## Work to be completed
Repeat exactly the stretch of lines from the line containing "Keep writing the" through the line containing "before = set(bpy.data.objects)", both included, and nothing else.
○ ○ ○ ○ ○
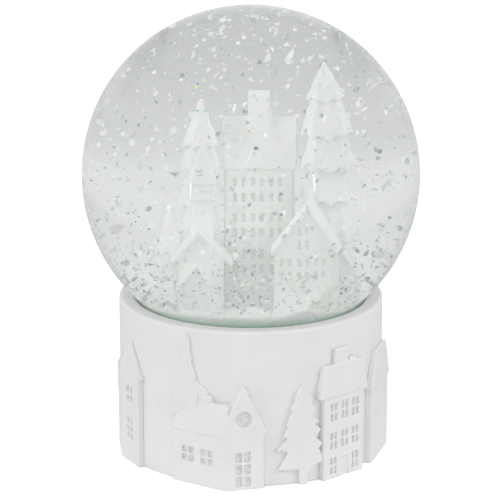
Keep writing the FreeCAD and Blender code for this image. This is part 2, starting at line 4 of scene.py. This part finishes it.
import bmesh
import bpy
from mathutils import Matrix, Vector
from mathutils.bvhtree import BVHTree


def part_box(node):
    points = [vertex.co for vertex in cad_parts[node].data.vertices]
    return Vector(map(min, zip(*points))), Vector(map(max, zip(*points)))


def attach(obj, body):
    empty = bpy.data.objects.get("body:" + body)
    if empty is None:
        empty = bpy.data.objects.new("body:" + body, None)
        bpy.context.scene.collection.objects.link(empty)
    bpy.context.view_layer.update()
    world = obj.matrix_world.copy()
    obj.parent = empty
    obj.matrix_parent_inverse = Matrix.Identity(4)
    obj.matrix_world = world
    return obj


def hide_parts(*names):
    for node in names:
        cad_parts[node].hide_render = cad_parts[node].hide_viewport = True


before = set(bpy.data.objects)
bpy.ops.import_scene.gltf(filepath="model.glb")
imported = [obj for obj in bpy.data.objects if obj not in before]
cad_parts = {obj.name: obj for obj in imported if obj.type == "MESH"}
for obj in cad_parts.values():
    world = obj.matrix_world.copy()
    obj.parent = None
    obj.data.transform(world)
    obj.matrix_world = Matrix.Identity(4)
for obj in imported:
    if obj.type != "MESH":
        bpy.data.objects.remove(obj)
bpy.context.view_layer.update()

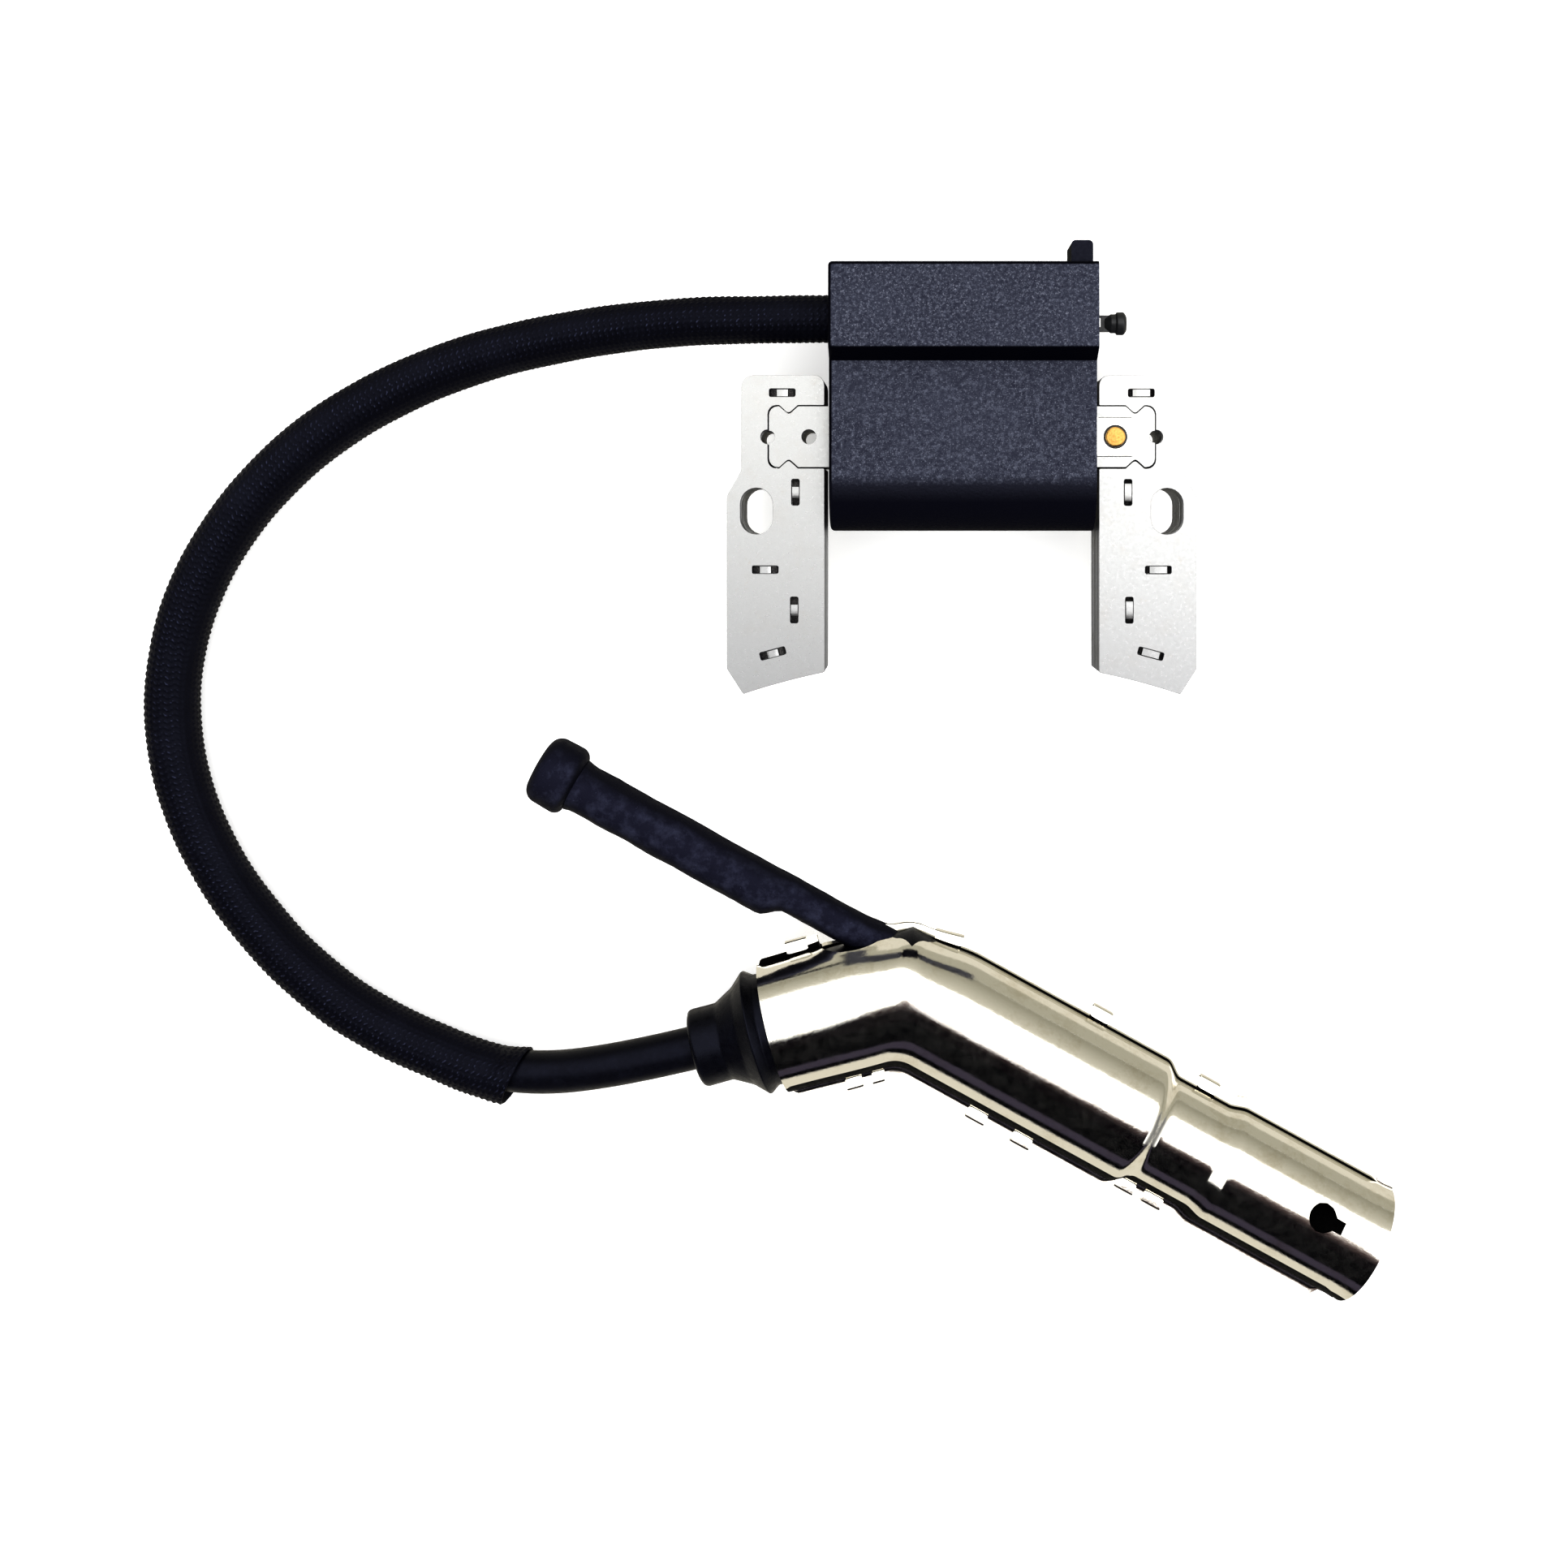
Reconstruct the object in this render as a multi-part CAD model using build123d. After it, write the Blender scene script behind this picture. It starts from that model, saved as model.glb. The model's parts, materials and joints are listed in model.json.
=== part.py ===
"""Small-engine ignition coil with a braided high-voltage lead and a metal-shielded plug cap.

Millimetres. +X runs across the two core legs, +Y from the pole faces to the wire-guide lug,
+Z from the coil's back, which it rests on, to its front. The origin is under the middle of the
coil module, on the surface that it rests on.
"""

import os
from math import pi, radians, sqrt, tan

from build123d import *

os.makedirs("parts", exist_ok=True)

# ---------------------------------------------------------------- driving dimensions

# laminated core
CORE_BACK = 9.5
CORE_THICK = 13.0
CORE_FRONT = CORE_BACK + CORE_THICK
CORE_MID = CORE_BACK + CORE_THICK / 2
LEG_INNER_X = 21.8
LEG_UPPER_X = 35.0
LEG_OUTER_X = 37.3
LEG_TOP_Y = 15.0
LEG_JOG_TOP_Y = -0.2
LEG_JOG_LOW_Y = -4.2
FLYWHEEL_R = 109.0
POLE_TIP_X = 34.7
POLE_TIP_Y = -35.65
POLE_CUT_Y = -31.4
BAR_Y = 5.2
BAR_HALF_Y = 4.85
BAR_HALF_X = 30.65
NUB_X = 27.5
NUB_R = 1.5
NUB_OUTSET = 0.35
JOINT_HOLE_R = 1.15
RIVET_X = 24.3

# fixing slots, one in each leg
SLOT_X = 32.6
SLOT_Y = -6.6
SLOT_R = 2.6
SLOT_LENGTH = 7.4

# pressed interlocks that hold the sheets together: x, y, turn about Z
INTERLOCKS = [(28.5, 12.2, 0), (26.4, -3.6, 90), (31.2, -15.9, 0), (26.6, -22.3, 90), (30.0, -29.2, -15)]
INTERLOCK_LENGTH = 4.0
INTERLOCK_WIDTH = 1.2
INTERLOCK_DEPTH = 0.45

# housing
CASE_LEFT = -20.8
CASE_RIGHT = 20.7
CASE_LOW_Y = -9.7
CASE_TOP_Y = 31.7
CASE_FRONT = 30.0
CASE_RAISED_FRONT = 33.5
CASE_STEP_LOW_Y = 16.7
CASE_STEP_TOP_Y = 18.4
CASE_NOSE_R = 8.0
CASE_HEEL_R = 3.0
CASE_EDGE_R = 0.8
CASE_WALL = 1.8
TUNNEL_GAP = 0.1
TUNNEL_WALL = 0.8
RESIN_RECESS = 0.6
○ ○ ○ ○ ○
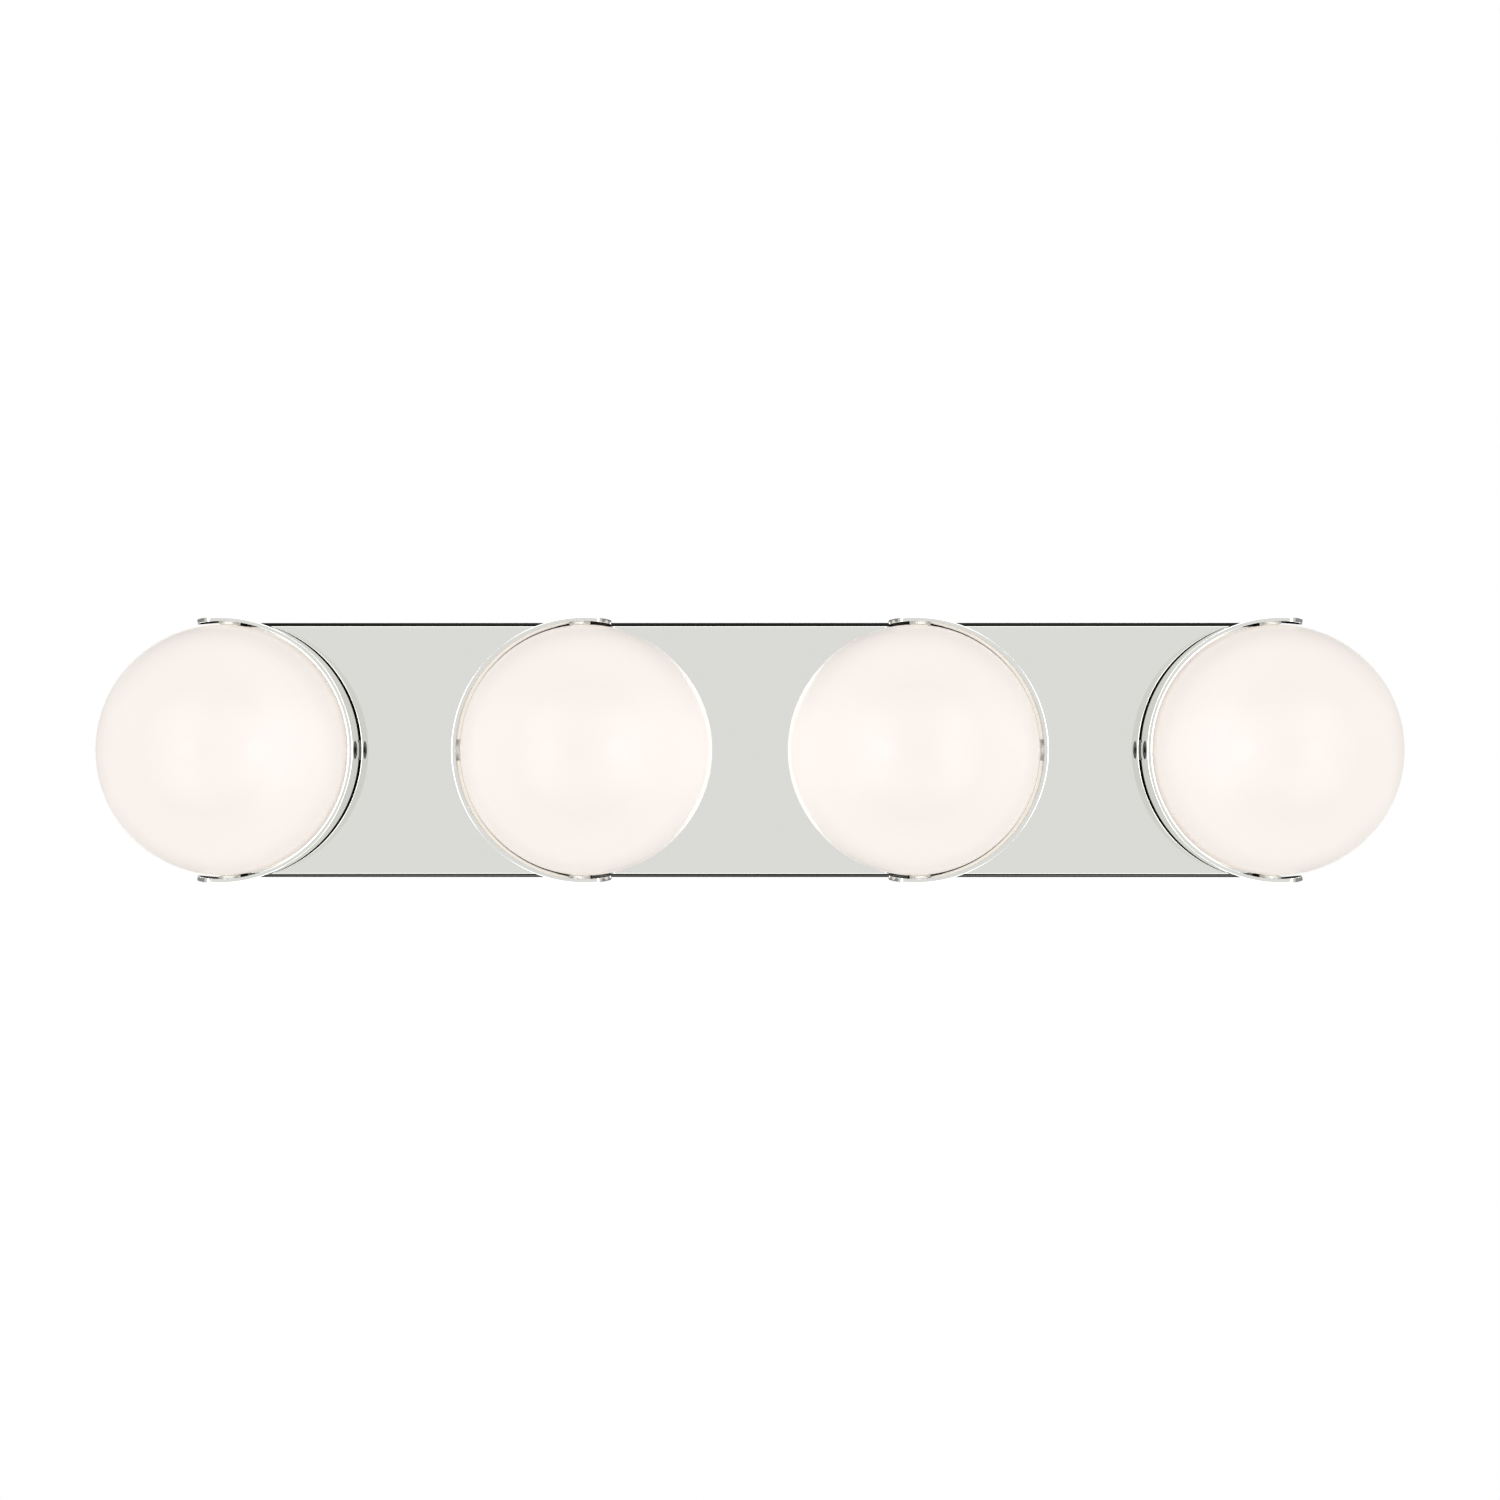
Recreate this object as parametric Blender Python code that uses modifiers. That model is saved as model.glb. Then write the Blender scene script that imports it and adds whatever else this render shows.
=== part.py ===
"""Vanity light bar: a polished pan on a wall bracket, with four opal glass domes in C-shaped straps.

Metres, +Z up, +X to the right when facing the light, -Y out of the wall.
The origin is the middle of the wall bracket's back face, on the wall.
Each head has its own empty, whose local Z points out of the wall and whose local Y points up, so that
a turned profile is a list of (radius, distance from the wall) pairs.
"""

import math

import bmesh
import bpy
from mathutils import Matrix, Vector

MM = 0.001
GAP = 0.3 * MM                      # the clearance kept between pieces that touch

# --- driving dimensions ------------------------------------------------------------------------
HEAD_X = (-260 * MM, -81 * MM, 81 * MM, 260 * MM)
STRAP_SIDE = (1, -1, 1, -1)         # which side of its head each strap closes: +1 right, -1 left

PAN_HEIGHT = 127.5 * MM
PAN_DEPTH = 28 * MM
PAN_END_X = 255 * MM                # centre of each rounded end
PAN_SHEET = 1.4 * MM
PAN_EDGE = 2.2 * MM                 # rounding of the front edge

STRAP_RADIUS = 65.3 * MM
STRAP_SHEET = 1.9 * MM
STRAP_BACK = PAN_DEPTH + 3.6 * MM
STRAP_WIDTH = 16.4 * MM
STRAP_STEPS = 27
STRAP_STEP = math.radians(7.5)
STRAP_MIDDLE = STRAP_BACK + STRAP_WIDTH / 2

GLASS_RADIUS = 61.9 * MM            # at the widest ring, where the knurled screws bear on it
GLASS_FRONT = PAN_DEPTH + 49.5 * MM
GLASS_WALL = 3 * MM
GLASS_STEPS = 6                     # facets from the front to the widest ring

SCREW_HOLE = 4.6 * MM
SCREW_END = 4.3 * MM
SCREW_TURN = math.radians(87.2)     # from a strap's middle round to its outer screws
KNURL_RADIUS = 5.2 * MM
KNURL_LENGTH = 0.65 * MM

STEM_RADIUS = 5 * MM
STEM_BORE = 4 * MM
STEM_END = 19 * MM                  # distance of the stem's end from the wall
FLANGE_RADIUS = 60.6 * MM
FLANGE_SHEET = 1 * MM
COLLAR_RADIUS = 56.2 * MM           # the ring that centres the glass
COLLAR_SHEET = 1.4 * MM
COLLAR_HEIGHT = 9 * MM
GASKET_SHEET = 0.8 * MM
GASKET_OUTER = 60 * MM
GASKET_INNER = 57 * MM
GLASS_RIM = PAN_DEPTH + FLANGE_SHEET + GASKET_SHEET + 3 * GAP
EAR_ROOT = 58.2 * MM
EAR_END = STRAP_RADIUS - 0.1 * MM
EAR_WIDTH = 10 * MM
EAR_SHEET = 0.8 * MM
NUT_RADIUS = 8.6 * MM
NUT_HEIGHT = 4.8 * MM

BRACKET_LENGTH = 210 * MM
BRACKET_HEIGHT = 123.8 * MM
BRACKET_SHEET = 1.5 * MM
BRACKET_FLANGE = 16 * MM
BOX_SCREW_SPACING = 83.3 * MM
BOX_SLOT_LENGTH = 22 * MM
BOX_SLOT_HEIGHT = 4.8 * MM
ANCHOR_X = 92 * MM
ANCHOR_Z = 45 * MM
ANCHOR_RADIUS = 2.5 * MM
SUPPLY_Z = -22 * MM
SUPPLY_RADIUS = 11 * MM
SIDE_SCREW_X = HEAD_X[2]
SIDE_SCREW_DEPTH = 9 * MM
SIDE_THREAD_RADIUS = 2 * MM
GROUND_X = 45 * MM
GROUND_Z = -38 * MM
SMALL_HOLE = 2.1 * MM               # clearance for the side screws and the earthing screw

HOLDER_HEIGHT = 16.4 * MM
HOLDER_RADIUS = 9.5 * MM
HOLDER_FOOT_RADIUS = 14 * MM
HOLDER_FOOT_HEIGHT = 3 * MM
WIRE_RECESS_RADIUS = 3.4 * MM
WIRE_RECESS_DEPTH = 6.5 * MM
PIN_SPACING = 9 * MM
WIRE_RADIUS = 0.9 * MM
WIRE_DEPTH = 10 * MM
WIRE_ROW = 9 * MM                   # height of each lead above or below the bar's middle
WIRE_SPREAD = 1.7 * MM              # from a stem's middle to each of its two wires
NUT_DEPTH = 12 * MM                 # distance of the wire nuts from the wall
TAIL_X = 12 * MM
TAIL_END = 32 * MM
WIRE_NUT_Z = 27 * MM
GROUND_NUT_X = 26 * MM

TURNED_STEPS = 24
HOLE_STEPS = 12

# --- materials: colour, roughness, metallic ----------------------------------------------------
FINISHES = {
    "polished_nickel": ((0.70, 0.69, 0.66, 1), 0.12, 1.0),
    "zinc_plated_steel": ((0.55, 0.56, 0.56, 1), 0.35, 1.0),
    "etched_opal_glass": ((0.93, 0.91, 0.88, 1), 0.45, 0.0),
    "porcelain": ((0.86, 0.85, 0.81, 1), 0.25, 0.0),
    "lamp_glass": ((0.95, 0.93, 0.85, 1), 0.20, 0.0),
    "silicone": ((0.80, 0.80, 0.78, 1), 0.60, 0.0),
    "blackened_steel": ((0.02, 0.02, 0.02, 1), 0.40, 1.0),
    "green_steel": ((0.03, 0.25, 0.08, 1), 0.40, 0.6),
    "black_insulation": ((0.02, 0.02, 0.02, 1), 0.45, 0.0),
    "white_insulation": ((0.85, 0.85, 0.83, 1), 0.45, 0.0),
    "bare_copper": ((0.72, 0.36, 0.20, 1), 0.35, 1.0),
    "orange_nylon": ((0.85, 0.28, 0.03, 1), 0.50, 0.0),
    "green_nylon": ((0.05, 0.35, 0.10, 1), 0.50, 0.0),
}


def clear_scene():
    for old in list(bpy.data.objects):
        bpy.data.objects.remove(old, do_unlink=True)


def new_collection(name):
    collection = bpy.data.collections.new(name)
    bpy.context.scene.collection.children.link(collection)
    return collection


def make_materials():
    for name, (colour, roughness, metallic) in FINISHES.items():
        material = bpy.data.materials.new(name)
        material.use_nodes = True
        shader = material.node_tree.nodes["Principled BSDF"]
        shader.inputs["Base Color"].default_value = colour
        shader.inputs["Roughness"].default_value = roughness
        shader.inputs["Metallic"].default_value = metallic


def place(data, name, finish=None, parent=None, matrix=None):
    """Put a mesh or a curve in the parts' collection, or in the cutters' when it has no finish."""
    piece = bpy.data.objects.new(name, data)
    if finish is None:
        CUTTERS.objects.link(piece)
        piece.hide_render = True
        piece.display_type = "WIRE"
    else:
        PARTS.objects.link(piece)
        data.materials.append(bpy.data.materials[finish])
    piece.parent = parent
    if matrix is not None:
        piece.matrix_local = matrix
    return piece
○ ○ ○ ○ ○
## The output
Keep writing the FreeCAD and Blender code for this image. This is part 2, starting at line 4 of scene.py. This part finishes it.
import bmesh
import bpy
from mathutils import Matrix, Vector
from mathutils.bvhtree import BVHTree


def part_box(node):
    points = [vertex.co for vertex in cad_parts[node].data.vertices]
    return Vector(map(min, zip(*points))), Vector(map(max, zip(*points)))


def attach(obj, body):
    empty = bpy.data.objects.get("body:" + body)
    if empty is None:
        empty = bpy.data.objects.new("body:" + body, None)
        bpy.context.scene.collection.objects.link(empty)
    bpy.context.view_layer.update()
    world = obj.matrix_world.copy()
    obj.parent = empty
    obj.matrix_parent_inverse = Matrix.Identity(4)
    obj.matrix_world = world
    return obj


def hide_parts(*names):
    for node in names:
        cad_parts[node].hide_render = cad_parts[node].hide_viewport = True


before = set(bpy.data.objects)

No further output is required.